## Begin

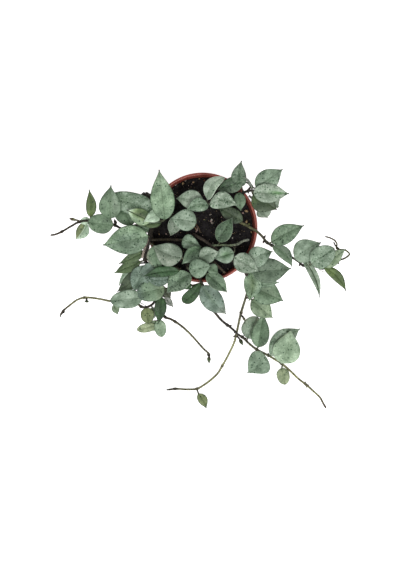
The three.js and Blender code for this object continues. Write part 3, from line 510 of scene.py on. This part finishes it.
class Surface:
    """Points, faces and named values of one mesh, gathered from many shapes"""

    def __init__(self):
        self.points, self.faces, self.values = [], [], {}

    def add(self, points, faces, **values):
        first = len(self.points)
        self.points.extend(points)
        self.faces.extend(tuple(first + i for i in face) for face in faces)
        for name, value in values.items():
            each = value if isinstance(value, list) else [value] * len(points)
            self.values.setdefault(name, []).extend(each)

    def object(self, name):
        mesh = bpy.data.meshes.new(name)
        mesh.from_pydata([Vector(p) * MM for p in self.points], [], self.faces)
        made = bpy.data.objects.new(name, mesh)
        bpy.context.scene.collection.objects.link(made)
        return made

    def piece(self, name, material, node, slot):
        """The mesh as an object that rides on the part and stands for a CAD node"""
        made = self.object(name)
        for key, values in self.values.items():
            if isinstance(values[0], tuple):
                data = made.data.attributes.new(key, "FLOAT_COLOR", "POINT").data
                data.foreach_set("color", [c for colour in values for c in (*colour, 1.0)])
            else:
                made.data.attributes.new(key, "FLOAT", "POINT").data.foreach_set("value", values)
        made.data.shade_smooth()
        made.data.materials.append(material)
        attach(made, "root")
        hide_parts(node)
        return made


class Finish:
    """Short calls that build one material's nodes"""

    def __init__(self, name):
        self.material = bpy.data.materials.new(name)
        self.material.use_nodes = True
        self.tree = self.material.node_tree
        self.shader = self.tree.nodes["Principled BSDF"]
        self.place = self.node("ShaderNodeTexCoord").outputs["Object"]

    def node(self, kind, inputs=None, **settings):
        made = self.tree.nodes.new(kind)
        for key, value in settings.items():
            setattr(made, key, value)
        for key, value in (inputs or {}).items():
            self.put(value, made.inputs[key])
        return made

    def put(self, value, socket):
        if isinstance(value, bpy.types.NodeSocket):
            self.tree.links.new(value, socket)
        elif isinstance(value, tuple):
            socket.default_value = (*value, 1.0)
        else:
            socket.default_value = value

    def value(self, name, output="Fac"):
        return self.node("ShaderNodeAttribute", attribute_name=name).outputs[output]

    def noise(self, size, detail, roughness=0.55, distortion=0):
        """Noise whose features are about that many millimetres across"""
        inputs = {"Vector": self.place, "Scale": 1 / (size * MM), "Detail": detail,
                  "Roughness": roughness, "Distortion": distortion}
        return self.node("ShaderNodeTexNoise", inputs).outputs["Fac"]

    def cells(self, size):
        """Distance from the middles of cells of about that many millimetres"""
        inputs = {"Vector": self.place, "Scale": 1 / (size * MM)}
        return self.node("ShaderNodeTexVoronoi", inputs).outputs["Distance"]

    def rise(self, value, low, high, start=0, end=1):
        """Goes smoothly from start at low to end at high"""
        inputs = {"Value": value, "From Min": low, "From Max": high, "To Min": start, "To Max": end}
        return self.node("ShaderNodeMapRange", inputs, interpolation_type="SMOOTHSTEP").outputs["Result"]

    def math(self, operation, a, b):
        return self.node("ShaderNodeMath", {0: a, 1: b}, operation=operation).outputs[0]

    def times(self, a, b):
        return self.math("MULTIPLY", a, b)

    def mix(self, share, a, b, blend="MIX"):
        """Mix of two colours, whose sockets follow those for other kinds of value"""
        made = self.node("ShaderNodeMix", data_type="RGBA", blend_type=blend)
        for socket, value in ((0, share), (6, a), (7, b)):
            self.put(value, made.inputs[socket])
        return made.outputs[2]

    def tint(self, share, colour, factor):
        return self.mix(share, colour, factor, "MULTIPLY")

    def toned(self, colour, where, name, dark, light):
        """Goes to dark where a named value is below 0, and to light where it is above it"""
        value = self.value(name)
        colour = self.mix(self.times(where, self.rise(value, 0, -1)), colour, dark)
        return self.mix(self.times(where, self.rise(value, 0, 1)), colour, light)

    def bump(self, height, depth):
        """Bump of that many millimetres"""
        inputs = {"Height": height, "Distance": depth * MM, "Strength": 1.0}
        return self.node("ShaderNodeBump", inputs).outputs["Normal"]

    def wear(self, *values):
        """The material with its colour, roughness, bump and gloss"""
        for name, value in zip(("Base Color", "Roughness", "Normal", "Specular IOR Level"), values):
            self.put(value, self.shader.inputs[name])
        return self.material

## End

▸ **Your goal**
Reproduce the listing shown above in its entirety, exactly.

▸ **Full output**
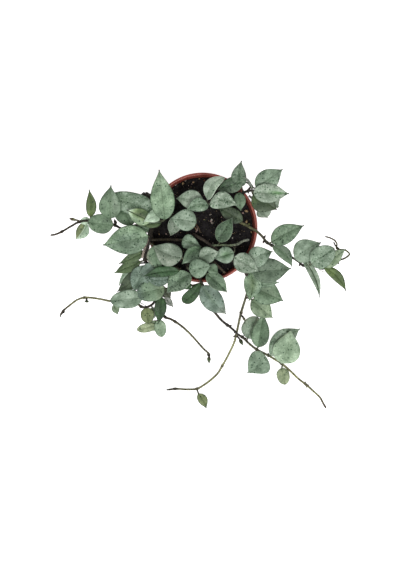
The three.js and Blender code for this object continues. Write part 3, from line 510 of scene.py on. This part finishes it.
class Surface:
    """Points, faces and named values of one mesh, gathered from many shapes"""

    def __init__(self):
        self.points, self.faces, self.values = [], [], {}

    def add(self, points, faces, **values):
        first = len(self.points)
        self.points.extend(points)
        self.faces.extend(tuple(first + i for i in face) for face in faces)
        for name, value in values.items():
            each = value if isinstance(value, list) else [value] * len(points)
            self.values.setdefault(name, []).extend(each)

    def object(self, name):
        mesh = bpy.data.meshes.new(name)
        mesh.from_pydata([Vector(p) * MM for p in self.points], [], self.faces)
        made = bpy.data.objects.new(name, mesh)
        bpy.context.scene.collection.objects.link(made)
        return made

    def piece(self, name, material, node, slot):
        """The mesh as an object that rides on the part and stands for a CAD node"""
        made = self.object(name)
        for key, values in self.values.items():
            if isinstance(values[0], tuple):
                data = made.data.attributes.new(key, "FLOAT_COLOR", "POINT").data
                data.foreach_set("color", [c for colour in values for c in (*colour, 1.0)])
            else:
                made.data.attributes.new(key, "FLOAT", "POINT").data.foreach_set("value", values)
        made.data.shade_smooth()
        made.data.materials.append(material)
        attach(made, "root")
        hide_parts(node)
        return made


class Finish:
    """Short calls that build one material's nodes"""

    def __init__(self, name):
        self.material = bpy.data.materials.new(name)
        self.material.use_nodes = True
        self.tree = self.material.node_tree
        self.shader = self.tree.nodes["Principled BSDF"]
        self.place = self.node("ShaderNodeTexCoord").outputs["Object"]

    def node(self, kind, inputs=None, **settings):
        made = self.tree.nodes.new(kind)
        for key, value in settings.items():
            setattr(made, key, value)
        for key, value in (inputs or {}).items():
            self.put(value, made.inputs[key])
        return made

    def put(self, value, socket):
        if isinstance(value, bpy.types.NodeSocket):
            self.tree.links.new(value, socket)
        elif isinstance(value, tuple):
            socket.default_value = (*value, 1.0)
        else:
            socket.default_value = value

    def value(self, name, output="Fac"):
        return self.node("ShaderNodeAttribute", attribute_name=name).outputs[output]

    def noise(self, size, detail, roughness=0.55, distortion=0):
        """Noise whose features are about that many millimetres across"""
        inputs = {"Vector": self.place, "Scale": 1 / (size * MM), "Detail": detail,
                  "Roughness": roughness, "Distortion": distortion}
        return self.node("ShaderNodeTexNoise", inputs).outputs["Fac"]

    def cells(self, size):
        """Distance from the middles of cells of about that many millimetres"""
        inputs = {"Vector": self.place, "Scale": 1 / (size * MM)}
        return self.node("ShaderNodeTexVoronoi", inputs).outputs["Distance"]

    def rise(self, value, low, high, start=0, end=1):
        """Goes smoothly from start at low to end at high"""
        inputs = {"Value": value, "From Min": low, "From Max": high, "To Min": start, "To Max": end}
        return self.node("ShaderNodeMapRange", inputs, interpolation_type="SMOOTHSTEP").outputs["Result"]

    def math(self, operation, a, b):
        return self.node("ShaderNodeMath", {0: a, 1: b}, operation=operation).outputs[0]

    def times(self, a, b):
        return self.math("MULTIPLY", a, b)

    def mix(self, share, a, b, blend="MIX"):
        """Mix of two colours, whose sockets follow those for other kinds of value"""
        made = self.node("ShaderNodeMix", data_type="RGBA", blend_type=blend)
        for socket, value in ((0, share), (6, a), (7, b)):
            self.put(value, made.inputs[socket])
        return made.outputs[2]

    def tint(self, share, colour, factor):
        return self.mix(share, colour, factor, "MULTIPLY")

    def toned(self, colour, where, name, dark, light):
        """Goes to dark where a named value is below 0, and to light where it is above it"""
        value = self.value(name)
        colour = self.mix(self.times(where, self.rise(value, 0, -1)), colour, dark)
        return self.mix(self.times(where, self.rise(value, 0, 1)), colour, light)

    def bump(self, height, depth):
        """Bump of that many millimetres"""
        inputs = {"Height": height, "Distance": depth * MM, "Strength": 1.0}
        return self.node("ShaderNodeBump", inputs).outputs["Normal"]

    def wear(self, *values):
        """The material with its colour, roughness, bump and gloss"""
        for name, value in zip(("Base Color", "Roughness", "Normal", "Specular IOR Level"), values):
            self.put(value, self.shader.inputs[name])
        return self.material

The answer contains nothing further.